Given the need for restructuring, El Aissami will convene bank representatives, state bondholders, representatives from Pdvsa and external loan providers to find a solution to the country’s debt restructuring.
Maduro and Aissami plan to restructure the government’s debt to allow for social services to continue as normal.
El Aissami pointed out that Euroclear, one of the world's largest security transaction firms, blocked the Venezuelan government from paying "an order of 1.2 billion dollars in bonds," without providing further details.
The Venezuelan government and Pdvsa do not face new capital payments for the remainder of the fiscal year, but they are scheduled to pay around $800 million in interest for their security bonds, which are due for payment in November and December.
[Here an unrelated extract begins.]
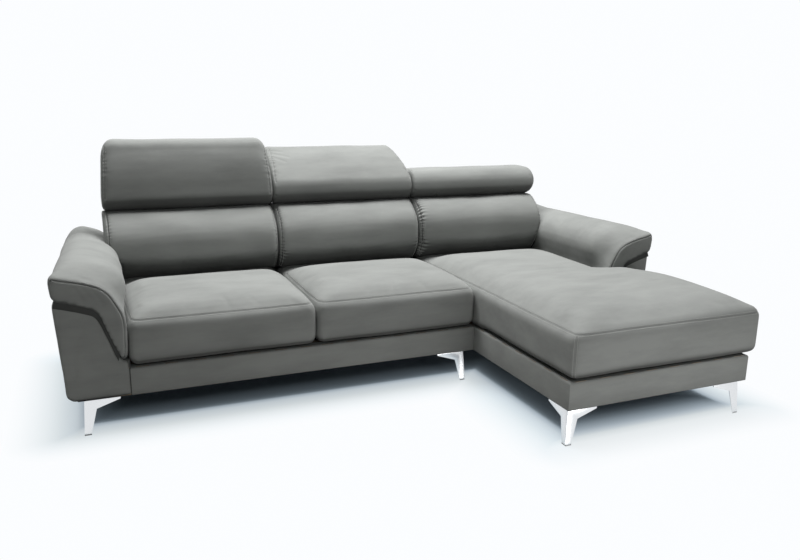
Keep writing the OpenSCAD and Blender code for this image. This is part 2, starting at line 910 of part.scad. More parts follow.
// The section at a station: shorter by the rounded far corners, and moved in where
// the headrest narrows
function headrest_ring(h, s) = let (
    in = corner_r - min(corner_r, s[0] - h[0], h[1] - s[0]),
    short = corner_r - sqrt(corner_r * corner_r - in * in),
    side = (2 * s[0] - h[0] - h[1]) / (h[1] - h[0])
) [
    for (p = drawn_in(headrest_section(headrest_l - short), s[1]))
        [s[0] - side * narrowing * max(0, p[0]) / headrest_l, p[0], p[1]]
];

board_near = cheek_r + 6;
board_far = headrest_l - edge_r;
board_end = 46;

module headrest_cushion(h) {
    color(fabric) in_frame() tilted(h[2]) difference() {
        loft([
            for (s = rounded_run(h[0], h[1], 28, 4, between(h[0] - 120, h[1] + 120, 5)))
                headrest_ring(h, s)
        ]);
        board(h);
        for (x = hinge_xs(h)) translate([x, 0, 0]) hinge_hollow();
    }
}

// The space that a hinge needs in the cushion: its bar sweeps a fan under the roll
module hinge_hollow() {
    half = bar_w / 2 + 2;
    width = plate_t + 5;
    from = bar_angle - max_tilt;
    side = half * [cos(bar_angle + 90), sin(bar_angle + 90)];
    other = half * [cos(from - 90), sin(from - 90)];
    reach = roll_r + 60;
    side_plate(-width / 2, width / 2, concat(
        [side, side + reach * [cos(bar_angle), sin(bar_angle)]],
        arc([0, 0], reach + 4, bar_angle, from, 7),
        [other + reach * [cos(from), sin(from)], other]
    ));
    rod_x([-pin_end - hinge_room, 0, 0], pin_end + hinge_room, cheek_r + hinge_room);
    hinge_tongue(-cheek_out, cheek_out);
    hinge_flange();
}

// A cheek runs on as a tongue to the flange that is screwed under the board
module hinge_tongue(x0, x1) {
    block([x0, 0, -cheek_r + 2], [x1, board_near + flange_l, -board_t / 2]);
}

module hinge_flange() {
    block(
        [-flange_w / 2, board_near + 4, -board_t / 2 - plate_t],
        [flange_w / 2, board_near + flange_l, -board_t / 2]
    );
}

module board(h) {
    block([h[0] + board_end, board_near, -board_t / 2], [h[1] - board_end, board_far, board_t / 2]);
}

module headrest_board(h) {
    color(timber) in_frame() tilted(h[2]) board(h);
}

// Two cheeks either side of the ratchet wheel, a pawl between them, and the flange
module hinge_arms(h) {
    color(zinc) in_frame() tilted(h[2]) for (x = hinge_xs(h)) translate([x, 0, 0]) difference() {
        union() {
            for (side = [-1, 1]) {
                from = side < 0 ? -cheek_out : cheek_in;
                rod_x([from, 0, 0], from + plate_t, cheek_r);
                hinge_tongue(from, from + plate_t);
            }
            hinge_flange();
            pawl();
        }
        rod_x([-pin_end, 0, 0], pin_end, pin_r + run);
    }
}

// The pawl stands over the wheel's teeth, on the side away from the bar
module pawl() {
    rotate([95, 0, 0]) side_plate(-cheek_in, cheek_in, [
        [ratchet_r + 0.6, -1], [ratchet_r + 7, -6], [ratchet_r + 7, 6], [ratchet_r + 2, 6]
    ]);
}

// A wheel with saw teeth on the bar, and a foot on top of the back frame
module hinge_brackets(h) {
    pitch = 360 / teeth;
    foot_z = back_h - pivot_z;
    foot_at = bracket_foot_y - pivot_y;
    color(zinc) in_frame() tilted(0) for (x = hinge_xs(h)) translate([x, 0, 0]) difference() {
        union() {
            side_plate(-plate_t / 2, plate_t / 2, [
                for (i = [0:teeth - 1])
                    each [
                        ratchet_r * [cos(i * pitch), sin(i * pitch)],
                        (ratchet_r - tooth_h) * [cos((i + 0.95) * pitch), sin((i + 0.95) * pitch)]
                    ]
            ]);
            side_plate(-plate_t / 2, plate_t / 2, [
                (bar_w / 2) * [cos(bar_angle + 90), sin(bar_angle + 90)],
                (bar_w / 2) * [cos(bar_angle - 90), sin(bar_angle - 90)],
                [foot_at - bar_foot, foot_z],
                [foot_at + bar_foot, foot_z]
            ]);
            block(
                [-bracket_foot_w / 2, foot_at - bracket_foot_d / 2, foot_z],
                [bracket_foot_w / 2, foot_at + bracket_foot_d / 2, foot_z + plate_t]
            );
        }
        rod_x([-pin_end, 0, 0], pin_end, pin_r);
        translate([-x, -pivot_y, -pivot_z]) bracket_screws_cut();
    }
}

module hinge_pins() {
    color(zinc) in_frame() tilted(0) for (h = headrests, x = hinge_xs(h)) {
        rod_x([x - pin_end + pin_head_t, 0, 0], x + pin_end - pin_head_t, pin_r);
        rod_x([x - pin_end, 0, 0], x - pin_end + pin_head_t, pin_r + 2);
        rod_x([x + pin_end - pin_head_t, 0, 0], x + pin_end, pin_r + 2);
    }
}

// Four screws in each hinge's foot
module at_bracket_screws() {
    for (h = headrests, x = hinge_xs(h), y = bracket_screw_ys, side = [-1, 1])
        translate([x + side * bracket_screw_x, y, back_h]) children();
}

module bracket_screws() {
    color(zinc) in_frame() at_bracket_screws() {
        rod_z([0, 0, -bracket_screw_l], plate_t, screw_r);
        rod_z([0, 0, plate_t], plate_t + screw_head_t, screw_head_r);
    }
}

module bracket_screws_cut() {
    at_bracket_screws() rod_z([0, 0, -bracket_screw_l], plate_t + 1, screw_r);
}

module left_headrest_cushion() {
    headrest_cushion(left_headrest);
}

module middle_headrest_cushion() {
    headrest_cushion(middle_headrest);
}

module right_headrest_cushion() {
    headrest_cushion(right_headrest);
}

module left_headrest_board() {
    headrest_board(left_headrest);
}

module middle_headrest_board() {
    headrest_board(middle_headrest);
}

module right_headrest_board() {
    headrest_board(right_headrest);
}

module left_hinge_arms() {
    hinge_arms(left_headrest);
}

module middle_hinge_arms() {
    hinge_arms(middle_headrest);
}

module right_hinge_arms() {
    hinge_arms(right_headrest);
}

module left_hinge_brackets() {
    hinge_brackets(left_headrest);
}

module middle_hinge_brackets() {
    hinge_brackets(middle_headrest);
}

module right_hinge_brackets() {
    hinge_brackets(right_headrest);
}

// Metal legs: two wings of sheet folded at the corner, under a screwed plate

// One wing, standing along the front and splayed towards the foot
module leg_wing() {
    drop = leg_top - glide_h;
    face = [
        [wing_l, 0], [0, 0], [0, -drop],
        [foot_w, -drop], [elbow_w, -elbow_drop], [wing_l, -wing_tip_h]
    ];
    loft([
        for (back = [0, leg_t])
            [for (p = face)
                let (out = leg_splay * p[1] / drop) [p[0] + out, back + out, p[1]]]
    ]);
}

// A leg whose corner is at the origin, with its front wing along +X and its side wing along +Y
module metal_leg() {
    drop = leg_top - glide_h;
    translate([0, 0, leg_top]) {
        leg_wing();
        mirror([1, -1, 0]) leg_wing();
        difference() {
            translate([0, 0, -leg_plate_t]) linear_extrude(leg_plate_t) polygon([
                [0, 0], [leg_plate_w, 0], [leg_plate_w, 30], [30, leg_plate_w], [0, leg_plate_w]
            ]);
            for (p = leg_screw_places) rod_z([p[0], p[1], -leg_plate_t - 1], 1, screw_r);
        }
        translate([-leg_splay, -leg_splay, -drop]) linear_extrude(leg_t)
            polygon([[0, 0], [foot_w, 0], [0, foot_w]]);
    }
}

module at_leg(i) {
    place = leg_places[i];
    translate([place[0][0], place[0][1], 0]) scale([place[1], 1, 1]) children();
}

module left_arm_leg() {
    color(polished) in_frame() at_leg(0) metal_leg();
}

module sofa_front_leg() {
    color(polished) in_frame() at_leg(1) metal_leg();
}

module chaise_corner_leg() {
    color(polished) in_frame() at_leg(2) metal_leg();
}

module chaise_outer_leg() {
    color(polished) in_frame() at_leg(3) metal_leg();
}

module rear_leg(x) {
    translate([x, rear_leg_y, glide_h])
        cylinder(r1 = rear_foot_d / 2, r2 = rear_leg_d / 2, h = leg_top - glide_h);
}

module sofa_rear_legs() {
    color(black) in_frame() for (x = sofa_rear_places) rear_leg(x);
}

module chaise_rear_legs() {
    color(black) in_frame() for (x = chaise_rear_places) rear_leg(x);
}

module leg_glides() {
    color(black) in_frame() {
        for (i = [0:len(leg_places) - 1]) at_leg(i) translate([-leg_splay, -leg_splay, 0])
            linear_extrude(glide_h) polygon([[0, 0], [foot_w, 0], [0, foot_w]]);
        for (x = concat(sofa_rear_places, chaise_rear_places))
            rod_z([x, rear_leg_y, 0], glide_h, rear_foot_d / 2 - 1);
    }
}

module at_leg_screws() {
    for (i = [0:len(leg_places) - 1]) at_leg(i) for (p = leg_screw_places)
        translate([p[0], p[1], leg_top]) children();
}

module leg_screws() {
    color(zinc) in_frame() at_leg_screws() {
        rod_z([0, 0, -leg_plate_t], leg_screw_l, screw_r);
        rod_z([0, 0, -leg_plate_t - screw_head_t], -leg_plate_t, screw_head_r);
    }
}

module leg_screws_cut() {
    at_leg_screws() rod_z([0, 0, -leg_plate_t - 1], leg_screw_l, screw_r);
}

// Bolts: three into each arm, and three between the units. [left end, right end]
bolt_spans = [
    [x_left - ply_t, x_left + rail_t],
    [x_join - rail_t, chaise_rail_x + rail_t],
    [x_right - rail_t, x_right + ply_t]
];

module frame_bolts() {
    color(zinc) in_frame() for (s = bolt_spans, y = bolt_ys) {
        rod_x([s[0], y, bolt_z], s[1], bolt_r);
        rod_x([s[0] - bolt_head_t, y, bolt_z], s[0], bolt_head_r);
        rod_x([s[1], y, bolt_z], s[1] + bolt_head_t, bolt_head_r);
    }
}

module bolts_cut() {
    for (s = bolt_spans, y = bolt_ys) {
        rod_x([s[0] - 1, y, bolt_z], s[1] + 1, bolt_r);
        rod_x([s[0] - bolt_head_t, y, bolt_z], s[0], bolt_head_r);
        rod_x([s[1], y, bolt_z], s[1] + bolt_head_t, bolt_head_r);
    }
}

sofa_front_rail();
sofa_back_rail();
sofa_inner_rails();
sofa_corner_blocks();
sofa_base_cover();
sofa_seat_webbing();
sofa_dust_cover();
sofa_back_uprights();
sofa_back_boards();
sofa_back_cover();
chaise_front_rail();
chaise_back_rail();
chaise_inner_rails();
chaise_corner_blocks();
chaise_base_cover();
chaise_seat_webbing();
chaise_dust_cover();
chaise_back_uprights();
chaise_back_boards();
chaise_back_cover();
left_arm_frame();
left_arm_cover();
left_arm_pad();
right_arm_frame();
right_arm_cover();
right_arm_pad();
left_seat_cushion();
middle_seat_cushion();
chaise_seat_cushion();
left_back_cushion();
middle_back_cushion();
right_back_cushion();
left_headrest_cushion();
middle_headrest_cushion();
right_headrest_cushion();
left_headrest_board();
middle_headrest_board();
right_headrest_board();
left_hinge_arms();
middle_hinge_arms();
right_hinge_arms();
left_hinge_brackets();
middle_hinge_brackets();
right_hinge_brackets();
hinge_pins();
bracket_screws();
left_arm_leg();
sofa_front_leg();
chaise_corner_leg();
chaise_outer_leg();
sofa_rear_legs();
chaise_rear_legs();
leg_glides();
leg_screws();
frame_bolts();
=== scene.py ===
import math

import bmesh
import bpy
import numpy as np
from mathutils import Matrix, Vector
from mathutils.bvhtree import BVHTree
from mathutils.kdtree import KDTree


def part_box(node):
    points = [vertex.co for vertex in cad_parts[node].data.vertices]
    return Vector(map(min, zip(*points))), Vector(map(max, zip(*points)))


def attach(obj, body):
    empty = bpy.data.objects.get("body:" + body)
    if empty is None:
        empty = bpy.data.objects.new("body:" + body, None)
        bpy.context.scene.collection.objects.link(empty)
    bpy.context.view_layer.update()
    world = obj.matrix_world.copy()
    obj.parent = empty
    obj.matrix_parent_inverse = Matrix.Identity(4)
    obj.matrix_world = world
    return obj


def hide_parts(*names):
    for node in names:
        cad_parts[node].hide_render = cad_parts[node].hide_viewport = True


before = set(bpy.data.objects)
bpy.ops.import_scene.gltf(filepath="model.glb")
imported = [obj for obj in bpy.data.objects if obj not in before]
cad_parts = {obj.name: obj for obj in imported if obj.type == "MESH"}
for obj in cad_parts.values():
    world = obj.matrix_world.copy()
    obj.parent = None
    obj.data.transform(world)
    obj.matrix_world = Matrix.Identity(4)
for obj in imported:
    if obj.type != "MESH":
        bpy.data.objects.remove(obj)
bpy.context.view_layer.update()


# Base frames: solid pine rails with corner blocks, glued and stapled into one box for
# the two-seat unit and a longer one for the chaise. Only the webbing and cloth hide them.

def node(tree, kind, given=(), **settings):
    """Adds a node to a tree. Its inputs take plain values or other nodes' outputs."""
    made = tree.nodes.new(kind)
    for name, value in settings.items():
        setattr(made, name, value)
    for socket, value in dict(given).items():
        if isinstance(value, bpy.types.NodeSocket):
            tree.links.new(value, made.inputs[socket])
        else:
            made.inputs[socket].default_value = value
    return made


def finish(name, colour, roughness, metallic=0.0, sockets=()):
    """A surface finish. What is the same all over is set on the shader's own sockets."""
    made = bpy.data.materials.new(name)
    made.use_nodes = True
    shader = made.node_tree.nodes["Principled BSDF"]
    values = [("Base Color", (*colour, 1)), ("Roughness", roughness), ("Metallic", metallic), *sockets]
    for socket, value in values:
        shader.inputs[socket].default_value = value
    return made


def pattern(material, kind, values=(), source=None, **settings):
    """Adds a texture or colour node that reads the piece's own place, or another node."""
    tree = material.node_tree
    if source is None:
        place = tree.nodes.get("Texture Coordinate") or tree.nodes.new("ShaderNodeTexCoord")
        source = place.outputs["Object"]
    return node(tree, kind, {0: source, **dict(values)}, **settings)


def give(material, source, socket):
    """Hands a node's output to the shader."""
    tree = material.node_tree
    tree.links.new(source, tree.nodes["Principled BSDF"].inputs[socket])


def tones(material, source, dark, light, low=0.3, high=0.7):
    """Spreads a pattern between two colours and gives it to the shader."""
    ramp = pattern(material, "ShaderNodeValToRGB", source=source)
    for mark, at, colour in zip(ramp.color_ramp.elements, (low, high), (dark, light)):
        mark.position, mark.color = at, (*colour, 1)
    give(material, ramp.outputs["Color"], "Base Color")
    return ramp.outputs["Color"]


def spread(material, source, low, high):
    """Spreads a pattern between two values of the shader's roughness."""
    span = pattern(material, "ShaderNodeMapRange", [("To Min", low), ("To Max", high)], source)
    give(material, span.outputs["Result"], "Roughness")


def relief(material, source, strength, depth):
    """Raises the surface by a pattern, on top of any relief that is there already."""
    given = {"Strength": strength, "Distance": depth, "Height": source}
    for link in material.node_tree.nodes["Principled BSDF"].inputs["Normal"].links:
        given["Normal"] = link.from_socket
    bump = node(material.node_tree, "ShaderNodeBump", given)
    give(material, bump.outputs["Normal"], "Normal")


def noise(material, scale, detail, *more, source=None):
    """Irregular flecks, as a value from 0 to 1."""
    values = [("Scale", scale), ("Detail", detail), *more]
    return pattern(material, "ShaderNodeTexNoise", values, source).outputs["Fac"]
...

If the government does not reach a solution, it could lead to a default which could cause sweeping problems in the Bolivarian nation.
As CNN notes, U.S. investors could seize on the opportunity to try to gain legal control over Venezuela’s vast oil reserves, the largest in the world.
El Aissami is sanctioned by the U.S. government and unable to do business in the U.S. over alleged drug trafficking charges, which he denies.
Maduro has criticized the barriers that Venezuela faces in its restructuring.
“Today, if Venezuela wants to go out to the world to refinance one of these bonds we have to pay, it can’t. It’s prohibited by the global financial dictatorship of the North American empire,” Maduro said.
Pdvsa said in a statement that the company would make good on its payments "despite the economic war, unjustified imposition of sanctions by Donald Trump, and the sabotage, persecution and financial blockade to which the Republic and its institutions have been subjected by a significant portion of the international financial system as commanded by imperialism."